• _What the task requires_:
Set down only the lines running from the one with "hitch_shaft();" to the one with "depsgraph = bpy.context.evaluated_depsgraph_get()", both lines included, exactly as they stand, please.

• _Data segment_:
%%
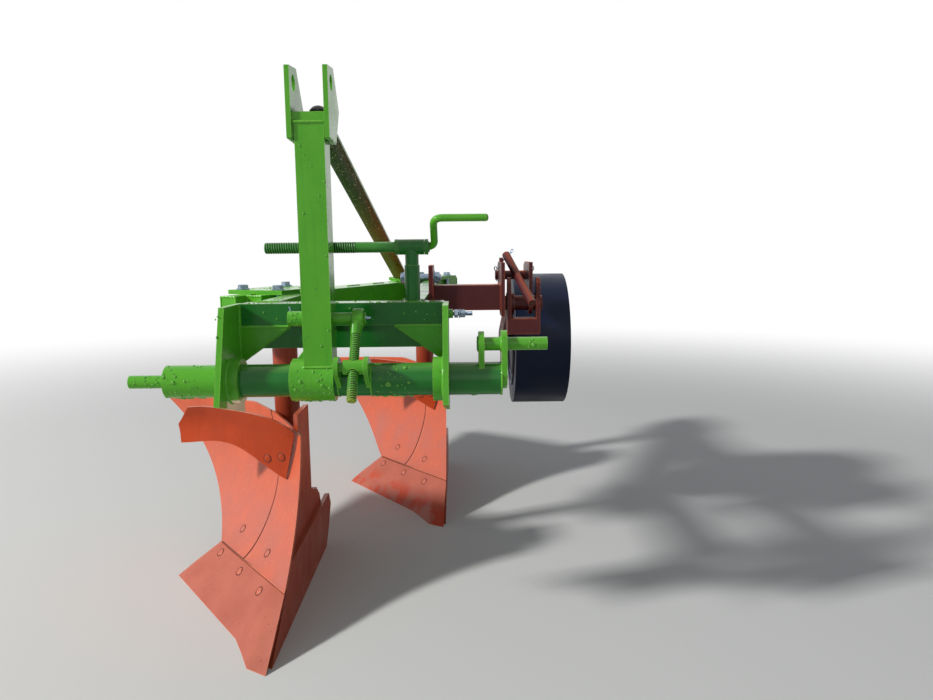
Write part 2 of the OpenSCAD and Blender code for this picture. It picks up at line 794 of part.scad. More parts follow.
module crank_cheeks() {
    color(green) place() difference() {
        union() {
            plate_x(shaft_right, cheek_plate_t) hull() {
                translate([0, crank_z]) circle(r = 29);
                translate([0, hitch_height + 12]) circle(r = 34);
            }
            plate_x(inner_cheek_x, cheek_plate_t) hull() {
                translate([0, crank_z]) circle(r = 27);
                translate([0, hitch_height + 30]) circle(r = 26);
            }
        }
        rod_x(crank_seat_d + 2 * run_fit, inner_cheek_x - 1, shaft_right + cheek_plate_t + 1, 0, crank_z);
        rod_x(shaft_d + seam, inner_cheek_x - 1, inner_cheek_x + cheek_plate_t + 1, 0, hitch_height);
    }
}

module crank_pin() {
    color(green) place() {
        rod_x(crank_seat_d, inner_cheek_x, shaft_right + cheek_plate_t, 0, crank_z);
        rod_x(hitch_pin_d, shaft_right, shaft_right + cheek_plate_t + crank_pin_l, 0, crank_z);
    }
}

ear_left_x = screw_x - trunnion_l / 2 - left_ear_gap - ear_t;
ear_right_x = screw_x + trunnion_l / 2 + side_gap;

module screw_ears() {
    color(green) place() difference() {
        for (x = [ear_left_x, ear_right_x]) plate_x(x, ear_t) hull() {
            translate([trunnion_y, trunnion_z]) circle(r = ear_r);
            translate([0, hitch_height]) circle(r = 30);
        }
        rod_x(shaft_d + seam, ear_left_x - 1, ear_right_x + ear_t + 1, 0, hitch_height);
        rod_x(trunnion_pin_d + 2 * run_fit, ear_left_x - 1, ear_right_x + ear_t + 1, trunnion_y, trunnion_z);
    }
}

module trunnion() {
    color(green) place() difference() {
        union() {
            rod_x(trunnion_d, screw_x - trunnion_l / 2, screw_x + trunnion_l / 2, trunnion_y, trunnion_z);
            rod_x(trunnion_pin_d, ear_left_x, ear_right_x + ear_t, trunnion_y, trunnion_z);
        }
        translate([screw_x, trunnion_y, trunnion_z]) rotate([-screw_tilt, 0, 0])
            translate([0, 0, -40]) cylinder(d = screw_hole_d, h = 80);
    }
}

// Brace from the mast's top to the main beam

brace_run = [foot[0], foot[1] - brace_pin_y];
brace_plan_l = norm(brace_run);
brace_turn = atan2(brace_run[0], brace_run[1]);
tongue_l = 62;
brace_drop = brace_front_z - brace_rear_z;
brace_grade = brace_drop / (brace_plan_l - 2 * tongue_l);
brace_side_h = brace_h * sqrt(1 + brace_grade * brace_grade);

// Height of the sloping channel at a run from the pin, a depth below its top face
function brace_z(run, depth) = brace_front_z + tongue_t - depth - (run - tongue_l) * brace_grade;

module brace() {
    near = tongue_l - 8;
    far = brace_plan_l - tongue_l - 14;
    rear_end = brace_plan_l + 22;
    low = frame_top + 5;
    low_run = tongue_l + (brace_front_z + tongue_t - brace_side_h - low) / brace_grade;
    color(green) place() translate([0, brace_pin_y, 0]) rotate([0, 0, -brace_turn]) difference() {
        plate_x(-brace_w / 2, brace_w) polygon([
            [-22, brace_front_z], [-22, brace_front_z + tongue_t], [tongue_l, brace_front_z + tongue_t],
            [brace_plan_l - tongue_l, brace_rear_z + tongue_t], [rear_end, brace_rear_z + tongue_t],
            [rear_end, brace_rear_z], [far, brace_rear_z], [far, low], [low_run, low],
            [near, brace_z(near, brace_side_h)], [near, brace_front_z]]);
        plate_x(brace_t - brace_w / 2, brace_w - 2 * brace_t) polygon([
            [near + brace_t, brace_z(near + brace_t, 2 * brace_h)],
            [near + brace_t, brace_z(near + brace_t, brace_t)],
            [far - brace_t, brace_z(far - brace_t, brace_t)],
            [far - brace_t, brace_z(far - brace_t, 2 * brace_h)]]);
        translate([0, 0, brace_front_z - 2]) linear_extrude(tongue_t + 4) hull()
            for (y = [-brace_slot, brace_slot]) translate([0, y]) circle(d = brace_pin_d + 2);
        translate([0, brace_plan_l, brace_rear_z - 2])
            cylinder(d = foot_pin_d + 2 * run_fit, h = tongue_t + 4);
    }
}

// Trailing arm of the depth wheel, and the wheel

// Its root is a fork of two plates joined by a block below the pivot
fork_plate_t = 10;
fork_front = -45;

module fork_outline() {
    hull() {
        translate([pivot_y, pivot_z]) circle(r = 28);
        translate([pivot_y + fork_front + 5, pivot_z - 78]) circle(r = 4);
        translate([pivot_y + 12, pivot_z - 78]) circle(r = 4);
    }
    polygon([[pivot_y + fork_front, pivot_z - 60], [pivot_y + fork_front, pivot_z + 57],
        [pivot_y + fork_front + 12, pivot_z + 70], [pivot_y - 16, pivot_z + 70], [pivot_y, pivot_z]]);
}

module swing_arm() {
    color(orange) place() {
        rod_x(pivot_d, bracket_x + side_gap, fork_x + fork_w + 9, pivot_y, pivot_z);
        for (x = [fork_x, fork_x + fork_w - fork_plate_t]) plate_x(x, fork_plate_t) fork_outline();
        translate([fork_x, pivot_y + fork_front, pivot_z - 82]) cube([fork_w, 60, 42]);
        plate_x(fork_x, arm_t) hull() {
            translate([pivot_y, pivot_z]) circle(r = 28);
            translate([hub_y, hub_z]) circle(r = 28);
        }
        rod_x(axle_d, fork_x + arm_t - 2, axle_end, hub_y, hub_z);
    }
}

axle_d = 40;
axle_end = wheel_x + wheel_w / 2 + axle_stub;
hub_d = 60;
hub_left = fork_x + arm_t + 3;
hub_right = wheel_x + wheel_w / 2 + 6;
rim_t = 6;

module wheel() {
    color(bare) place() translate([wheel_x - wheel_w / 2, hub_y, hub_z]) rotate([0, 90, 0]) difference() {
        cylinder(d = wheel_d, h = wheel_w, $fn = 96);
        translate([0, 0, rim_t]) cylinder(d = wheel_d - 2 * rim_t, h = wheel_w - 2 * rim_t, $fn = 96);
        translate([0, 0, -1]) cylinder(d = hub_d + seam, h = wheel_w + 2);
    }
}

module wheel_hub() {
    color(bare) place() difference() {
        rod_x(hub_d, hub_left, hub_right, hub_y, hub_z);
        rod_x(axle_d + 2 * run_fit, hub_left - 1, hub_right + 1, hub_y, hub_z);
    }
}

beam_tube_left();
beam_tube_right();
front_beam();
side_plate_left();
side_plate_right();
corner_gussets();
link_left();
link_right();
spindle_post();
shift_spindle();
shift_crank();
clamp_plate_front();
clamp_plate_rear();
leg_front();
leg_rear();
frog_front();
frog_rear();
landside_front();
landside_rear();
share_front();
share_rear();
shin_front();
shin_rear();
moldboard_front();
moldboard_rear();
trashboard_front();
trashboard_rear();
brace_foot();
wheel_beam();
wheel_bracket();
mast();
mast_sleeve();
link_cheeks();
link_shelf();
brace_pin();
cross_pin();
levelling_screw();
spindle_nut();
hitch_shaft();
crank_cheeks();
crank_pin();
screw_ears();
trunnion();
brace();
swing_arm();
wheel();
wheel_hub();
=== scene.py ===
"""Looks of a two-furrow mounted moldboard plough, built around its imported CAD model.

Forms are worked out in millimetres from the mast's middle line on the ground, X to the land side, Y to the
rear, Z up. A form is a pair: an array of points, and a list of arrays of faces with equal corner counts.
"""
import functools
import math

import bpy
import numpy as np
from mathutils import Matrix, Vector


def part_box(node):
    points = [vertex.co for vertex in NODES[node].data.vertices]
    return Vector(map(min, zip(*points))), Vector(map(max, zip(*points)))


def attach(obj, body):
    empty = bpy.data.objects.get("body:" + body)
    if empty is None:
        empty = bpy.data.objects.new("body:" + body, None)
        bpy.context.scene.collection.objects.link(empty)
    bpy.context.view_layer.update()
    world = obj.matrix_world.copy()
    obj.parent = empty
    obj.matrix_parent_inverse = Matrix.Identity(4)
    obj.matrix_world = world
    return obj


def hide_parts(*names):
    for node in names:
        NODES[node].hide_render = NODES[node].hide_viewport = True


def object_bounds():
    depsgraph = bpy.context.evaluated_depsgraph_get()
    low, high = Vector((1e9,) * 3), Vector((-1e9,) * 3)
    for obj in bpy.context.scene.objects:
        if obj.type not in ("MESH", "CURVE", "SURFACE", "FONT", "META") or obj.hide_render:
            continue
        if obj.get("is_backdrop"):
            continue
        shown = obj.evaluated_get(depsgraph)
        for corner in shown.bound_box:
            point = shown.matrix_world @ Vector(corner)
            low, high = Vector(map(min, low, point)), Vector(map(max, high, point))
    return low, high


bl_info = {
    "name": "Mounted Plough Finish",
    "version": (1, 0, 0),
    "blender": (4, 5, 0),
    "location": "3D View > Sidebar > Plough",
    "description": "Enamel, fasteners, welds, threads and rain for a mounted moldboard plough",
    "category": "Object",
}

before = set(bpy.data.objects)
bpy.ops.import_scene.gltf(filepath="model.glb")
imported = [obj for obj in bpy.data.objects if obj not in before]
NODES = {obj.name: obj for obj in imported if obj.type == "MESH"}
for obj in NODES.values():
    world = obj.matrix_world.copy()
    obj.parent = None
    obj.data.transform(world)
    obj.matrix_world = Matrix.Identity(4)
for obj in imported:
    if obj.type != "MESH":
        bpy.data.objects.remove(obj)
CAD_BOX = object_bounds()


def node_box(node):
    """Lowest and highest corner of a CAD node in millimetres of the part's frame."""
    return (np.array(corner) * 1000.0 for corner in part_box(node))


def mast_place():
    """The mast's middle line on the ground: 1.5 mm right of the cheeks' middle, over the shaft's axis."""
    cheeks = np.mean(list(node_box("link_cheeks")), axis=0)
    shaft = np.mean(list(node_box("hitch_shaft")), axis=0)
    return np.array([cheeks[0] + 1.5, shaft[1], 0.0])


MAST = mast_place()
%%
• _Answer to the exercise_:
hitch_shaft();
crank_cheeks();
crank_pin();
screw_ears();
trunnion();
brace();
swing_arm();
wheel();
wheel_hub();
=== scene.py ===
"""Looks of a two-furrow mounted moldboard plough, built around its imported CAD model.

Forms are worked out in millimetres from the mast's middle line on the ground, X to the land side, Y to the
rear, Z up. A form is a pair: an array of points, and a list of arrays of faces with equal corner counts.
"""
import functools
import math

import bpy
import numpy as np
from mathutils import Matrix, Vector


def part_box(node):
    points = [vertex.co for vertex in NODES[node].data.vertices]
    return Vector(map(min, zip(*points))), Vector(map(max, zip(*points)))


def attach(obj, body):
    empty = bpy.data.objects.get("body:" + body)
    if empty is None:
        empty = bpy.data.objects.new("body:" + body, None)
        bpy.context.scene.collection.objects.link(empty)
    bpy.context.view_layer.update()
    world = obj.matrix_world.copy()
    obj.parent = empty
    obj.matrix_parent_inverse = Matrix.Identity(4)
    obj.matrix_world = world
    return obj


def hide_parts(*names):
    for node in names:
        NODES[node].hide_render = NODES[node].hide_viewport = True


def object_bounds():
    depsgraph = bpy.context.evaluated_depsgraph_get()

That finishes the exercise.